I am having trouble evaluating $$\int \dfrac{1}{x\sqrt{x^4-4}} dx$$

I tried making $a = 2$, $u = x^{2}$, $du = 2x dx$ and rewriting the integral as: $$\dfrac{1}{2} \int \dfrac{du}{\sqrt{u^2-a^2}} $$ But I believe something is not right at this step (perhaps when changing from $dx$ to $du$)?

I end up with: $${1\over 4} \operatorname{arcsec} \dfrac{1}{2}x^{2} + C$$

Any help would be appreciated, I feel I am only making a simple mistake. Also, for some reason, on WA, it is showing an answer involving $\tan^{-1}$ but I do not see an $a^{2} + u^{2}$ possibility. Note that I do know how sometimes (different) inverse trig functions when integrated are equal.

Ex: $$\int \dfrac{1}{\sqrt{e^{2x}-1}} dx = \arctan{\sqrt{e^{2x}-1}} + C = \operatorname{arcsec}(e^{x}) + C $$

wolframalpha.com/input/…. Press: Show Steps. - Elchanan Solomon
As noted in my original post, I already checked WA. I was looking for an easier way since there should be a direct substitution with an $a$ and a $u$, rather than jumping through hoops with 3-4 substitutions. Correct me if I'm wrong though. - Joe
Your first substitution is not correct. You have $du=2x\,dx$, but you want to replace $dx\over x$. Use ${dx\over x} = {du\over 2 u}$. This gives $\int {du\over u\sqrt {u^2-4}}$; which is an $\rm arcsec$ form. - David Mitra
@DavidMitra I understand to use $dx\over {x}$ but where do you get $dx\over {x}$ = $du\over {2u}$ rather than equals $du\over {2x}$? - Joe
[+8] [2012-04-06 03:47:11] David Mitra [ACCEPTED]

You did not make the substitution correctly (your substitution would work as you wrote it if $x$ were originally upstairs).

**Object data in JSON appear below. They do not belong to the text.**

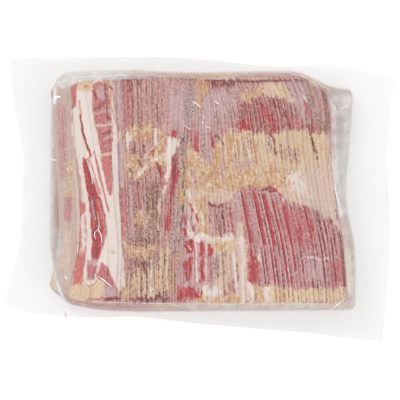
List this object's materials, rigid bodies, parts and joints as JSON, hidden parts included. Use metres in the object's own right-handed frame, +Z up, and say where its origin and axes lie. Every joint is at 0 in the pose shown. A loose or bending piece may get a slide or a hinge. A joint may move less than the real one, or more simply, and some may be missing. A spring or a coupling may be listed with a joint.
{
  "type": "bacon pack",
  "caption": "Clear vacuum pouch lying flat, shrunk tight over two layers of overlapping raw streaky bacon slices, with a flat sealed margin all round.",
  "frame": {"origin": "on the surface the pouch lies on, under the middle of the pouch's outline", "axes": "+X along the pouch, across the slices, towards the end where the slices step down; +Y along the slices, towards the straight top edge; +Z up"},
  "size_m": [0.414, 0.2998, 0.044],
  "materials": {
    "pouch_film": "clear shrunk film over raw bacon, glossy, milky in its folds"
  },
  "bodies": {
    "root": {"sealed_pouch": "pouch_film"}
  },
  "joints": []
}
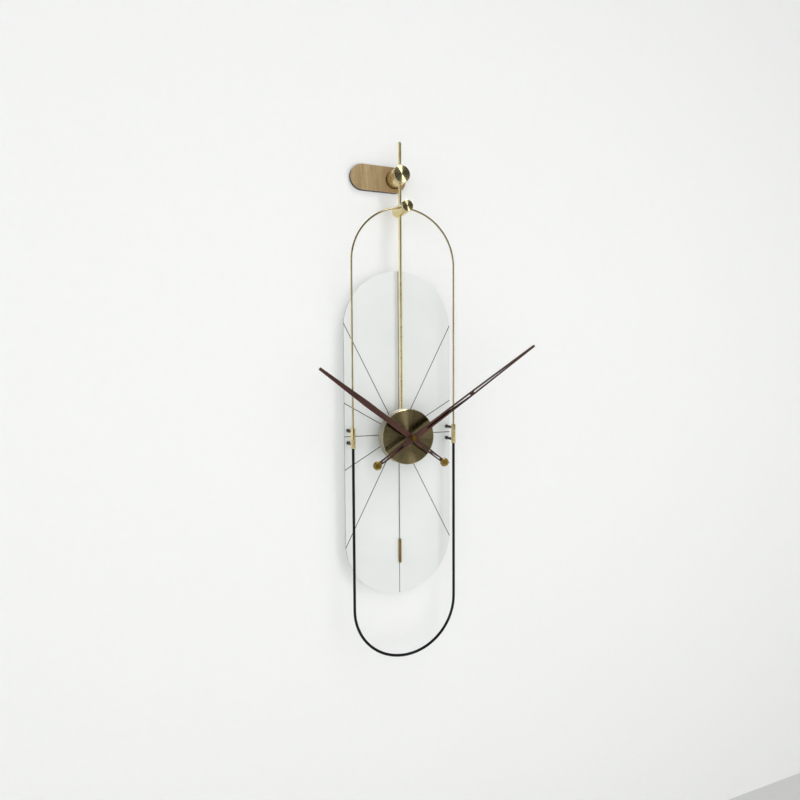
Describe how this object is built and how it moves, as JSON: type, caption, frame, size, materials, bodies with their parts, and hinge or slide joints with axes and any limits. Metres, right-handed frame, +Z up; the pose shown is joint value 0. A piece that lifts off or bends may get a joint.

But the choice you made for $u$ will work:

You have $u=x^2$ and $du=2x\,dx$.

From $du=2x\,dx$, you have, dividing both sides by $2x^2$ $$\tag{1}{du\over 2x^2}={x\,dx\over x^2}.$$ Substituting $u=x^2$ on the left hand side of $(1)$ and simplifying the right hand side, we have $$ \color{maroon}{{du\over 2 u}}=\color{maroon}{{dx\over x}}.$$ Substituting into the integral gives $$\int {\color{maroon}{dx}\over\color{maroon} x \sqrt{ x^4-4}}= \int {\color{maroon}{du}\over\color{maroon}{ 2u}\sqrt {u^2-4}} $$ which is an $\rm arcsec$ form.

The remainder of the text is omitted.